Roqueiro acidental
Em autobiografia, Bruce Dickinson, cantor do Iron Maiden, foge ao estereótipo do metaleiro ogro: cultiva hábitos civilizados, como a literatura e a esgrima
Na tirada típica do Analista de Bagé, personagem de Luis Fernando Verissimo, o inglês Paul Bruce Dickinson seria um roqueiro “tão ortodoxo quanto receita de Biotônico Fontoura”. Aos 59 anos, o vocalista do sexteto inglês Iron Maiden, um dos símbolos do rock pesado mundial, fez do vocal estridente sua marca distintiva — o que lhe rendeu o apelido de “sirene de ataque aéreo humana”. A banda frequenta os clichês próprios de seu gênero musical: letras inspiradas em mitologia pagã e com certa fixação em monstros e demônios. As similaridades do cantor com o que existe de mais estereotipado no universo do heavy metal param por aqui. Longe dos holofotes, Dickinson destoa da figura do roqueiro ogro. Ele é um exímio esgrimista, que já disputou com profissionais do esporte. Também pilota aviões: chegou a trabalhar numa empresa aérea e comanda o Boeing Ed Force One (o nome faz referência a Eddie, caveira que atua como mascote do Iron Maiden) nas turnês internacionais de sua banda. Dickinson, por fim, é escritor diletante. Essa faceta de sua personalidade será mais bem apreciada pelo público brasileiro com Bruce Dickinson: uma Autobiografia, que a editora Intrínseca lança no país nesta semana (tradução de Jaime Biaggio; 320 páginas; 49,90 reais ou 34,90 na versão digital). É sua terceira aventura literária — as anteriores foram na ficção. Contos de terror, claro.
Informal no tom, o livro deixa no leitor a sensação de estar ouvindo Dickinson desfiar histórias em um pub inglês, entre um e outro caneco de cerveja. “Minha ideia foi usar uma linguagem simples, para me aproximar do leitor”, disse o cantor a VEJA. Com reserva britânica, Dickinson fala pouco da vida pessoal. Nada das façanhas sexuais que se esperam de um astro do rock. Há algumas indiscrições sobre colegas roqueiros: Ritchie Blackmore, guitarrista do Deep Purple e do Rainbow, bandas fundamentais do hard rock dos anos 70, usa um aplique de cabelos para disfarçar as entradas. Na entrevista, porém, Dickinson disse que isso não é propriamente uma revelação. “Vai me dizer que você não sabia?”, brinca.

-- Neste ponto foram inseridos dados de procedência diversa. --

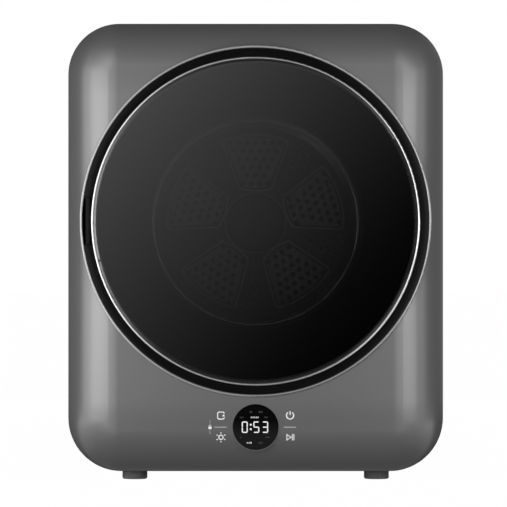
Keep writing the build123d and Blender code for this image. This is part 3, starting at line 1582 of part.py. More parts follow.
with BuildPart() as door_switch:
    with BuildSketch(front_view(y_switch + switch_depth)):
        with Locations((switch_x, switch_z)):
            Rectangle(switch_width, switch_height)
    extrude(amount=switch_depth)
    with BuildSketch(front_view(y_switch + switch_depth - 4)):
        with Locations((switch_hole_x, switch_hole_z)):
            Circle(plunger_radius + running_gap)
    extrude(amount=switch_depth, mode=Mode.SUBTRACT)
    with BuildSketch(front_view(y_switch + switch_depth + switch_terminal_length)):
        with Locations((switch_x, switch_z + 6), (switch_x, switch_z - 6)):
            Rectangle(5, 0.8)
    extrude(amount=switch_terminal_length + seat_gap)
door_switch.part.label = "door_switch"
export_step(door_switch.part, "parts/door_switch.step")

with BuildPart() as switch_plunger:
    with BuildSketch(front_view(y_switch + switch_depth - 5)):
        with Locations((switch_hole_x, switch_hole_z)):
            Circle(plunger_radius)
    extrude(amount=y_switch + switch_depth - 5 - (y_door_back + soft_gap))
    fillet(switch_plunger.edges().group_by(Axis.Y)[0], 0.8)
switch_plunger.part.label = "switch_plunger"
export_step(switch_plunger.part, "parts/switch_plunger.step")
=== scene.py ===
# %% [markdown]
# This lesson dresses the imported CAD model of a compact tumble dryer. The CAD nodes keep their
# shapes and places, and Blender adds finishes, printed marks, the lit display and small hardware.
# Everything is in metres: X to the right, Y from the front to the back, Z up from the ground.

# %% Load the frame
import math
import random

import bmesh
import bpy
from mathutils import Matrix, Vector


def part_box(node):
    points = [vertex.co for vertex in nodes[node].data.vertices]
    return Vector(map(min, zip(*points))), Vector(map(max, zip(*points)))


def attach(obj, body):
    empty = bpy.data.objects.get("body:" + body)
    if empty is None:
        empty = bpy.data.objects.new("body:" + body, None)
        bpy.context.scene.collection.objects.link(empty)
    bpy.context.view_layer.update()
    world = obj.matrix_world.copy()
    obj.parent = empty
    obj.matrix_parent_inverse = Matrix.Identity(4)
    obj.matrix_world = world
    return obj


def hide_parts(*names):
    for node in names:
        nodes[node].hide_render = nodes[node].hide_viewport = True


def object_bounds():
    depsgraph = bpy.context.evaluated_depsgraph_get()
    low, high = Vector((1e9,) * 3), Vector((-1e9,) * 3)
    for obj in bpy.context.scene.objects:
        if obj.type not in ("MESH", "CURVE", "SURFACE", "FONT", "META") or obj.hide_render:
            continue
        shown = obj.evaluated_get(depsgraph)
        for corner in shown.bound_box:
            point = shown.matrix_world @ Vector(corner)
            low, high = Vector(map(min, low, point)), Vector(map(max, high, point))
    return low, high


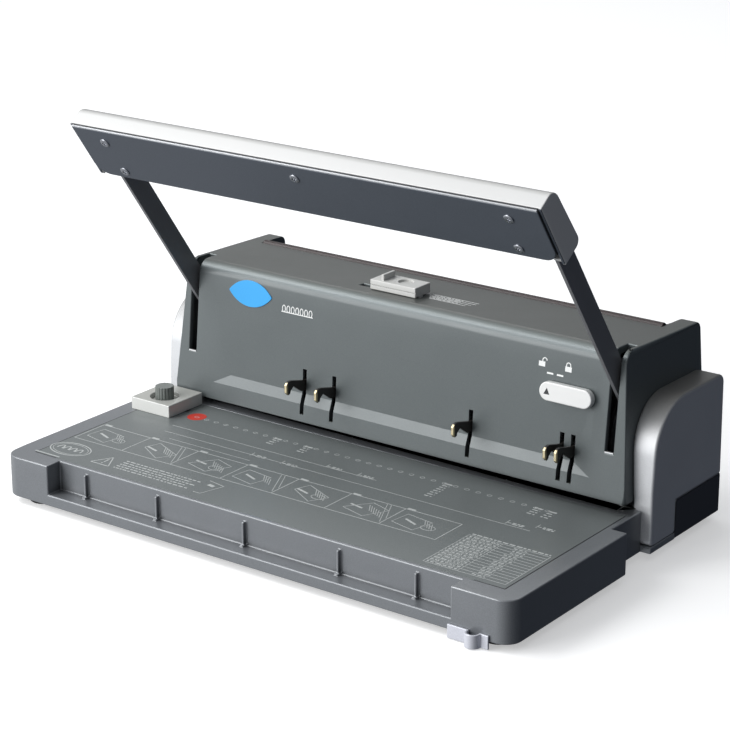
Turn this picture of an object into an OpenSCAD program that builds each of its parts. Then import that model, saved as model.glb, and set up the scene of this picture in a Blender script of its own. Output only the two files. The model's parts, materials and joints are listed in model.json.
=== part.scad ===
// Manual punch and bind machine: a flat base with a paper table, a punch housing across its back,
// and a two-armed handle that turns a cam shaft inside the housing.
// Millimetres. X is across the machine, Y runs from the front to the back, Z is up, floor at 0.

/* [Base] */
// Width of the base over its front half
base_w = 393; // [388:1:400]
// Distance from the housing's front face to the base's front edge
base_reach = 151; // [140:1:160]
// Height of the paper table above the floor
table_z = 32.4; // [32:0.1:33]
// Height of the rubber feet
foot_h = 5; // [4:0.5:6]
// Radius of the base's front corners
corner_r = 11; // [6:1:14]
// Wall of the base moulding
wall = 2.5; // [2:0.1:2.8]

/* [Housing] */
// Width of the housing at its foot
case_w = 359; // [357:1:359]
// Height of the housing's top edge above the floor
case_top = 131.5; // [131:0.5:134]
// Height of the paper throat under the housing
throat_h = 4.5; // [4.3:0.1:4.8]
// Backward lean of the front face in degrees
face_lean = 5.5; // [5:0.1:6]
// Depth of the housing from its front face to its back
case_d = 100; // [99:1:102]
// Radius of the housing's front top edge
brow_r = 9; // [7:1:10]

/* [Handle] */
// Width of the handle bar
handle_w = 352; // [346:1:356]
// Angle of the raised arms above the horizontal
handle_deg = 54.3; // [53:0.1:56]
// Distance of each arm from the middle of the machine
arm_x = 165.5; // [165:0.1:166]
// Distance from the pivot to the handle bar's outer edge
handle_reach = 218; // [210:1:225]
// Width of each arm
arm_w = 15; // [12:1:16]

/* [Punch] */
// Number of punch pins
pin_count = 34; // [24:2:34]
// Distance between neighbouring pins
pin_pitch = 8.467; // [8:0.001:8.467]
// Side of each square pin
pin_side = 3.96; // [3.5:0.01:3.98]
// Travel of the pressure bar
stroke = 8; // [7:0.5:8]

/* [Hooks] */
// Thickness of each wire hook
hook_t = 2; // [1.5:0.1:2.2]
// Travel of the hooks below their rest height
hook_drop = 16; // [10:1:16]

/* [Hidden] */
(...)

O Brasil ocupa um pedaço importante na carreira do cantor. Foi o lugar em que o Iron Maiden tocou para os maiores públicos de sua história, nas edições do Rock in Rio de 1985 e 2001. Dickinson admite que pouco sabia do país quando aportou aqui pela primeira vez. No livro, as aventuras brasileiras são descritas com um certo tom imperial britânico. Os brasileiros são figuras exuberantes, mas demasiado sensíveis: incomodam-se quando um astro do heavy metal grita com eles. “Nós, anglo-saxões, somos mais sóbrios. Mas acho bonito um povo que, no trabalho, prefere a alegria aos gritos”, concede Dickinson.
Foi por estímulo de um professor que o adolescente Bruce Dickinson se iniciou na esgrima (era uma escola pública: o espadachim metaleiro jura que esgrima não é esporte de aristocratas empedernidos). A paixão por aviões nasceu antes, graças a um amigo próximo da família que fora aviador na II Guerra Mundial. As páginas sobre esgrima e aviões são mais apaixonadas e extensas do que aquelas dedicadas à gravação dos discos antológicos do grupo, como The Number of the Beast (1982) ou Powerslave (1984). O autor diz que é enfadonho falar do que se faz no estúdio. “Mas a paixão pela música está retornando. Estou em processo de composição de meu disco-solo”, afirma. Em maio, ele volta ao Brasil — para dar palestras sobre… empreendedorismo. Bruce Dickinson é um roqueiro acidental.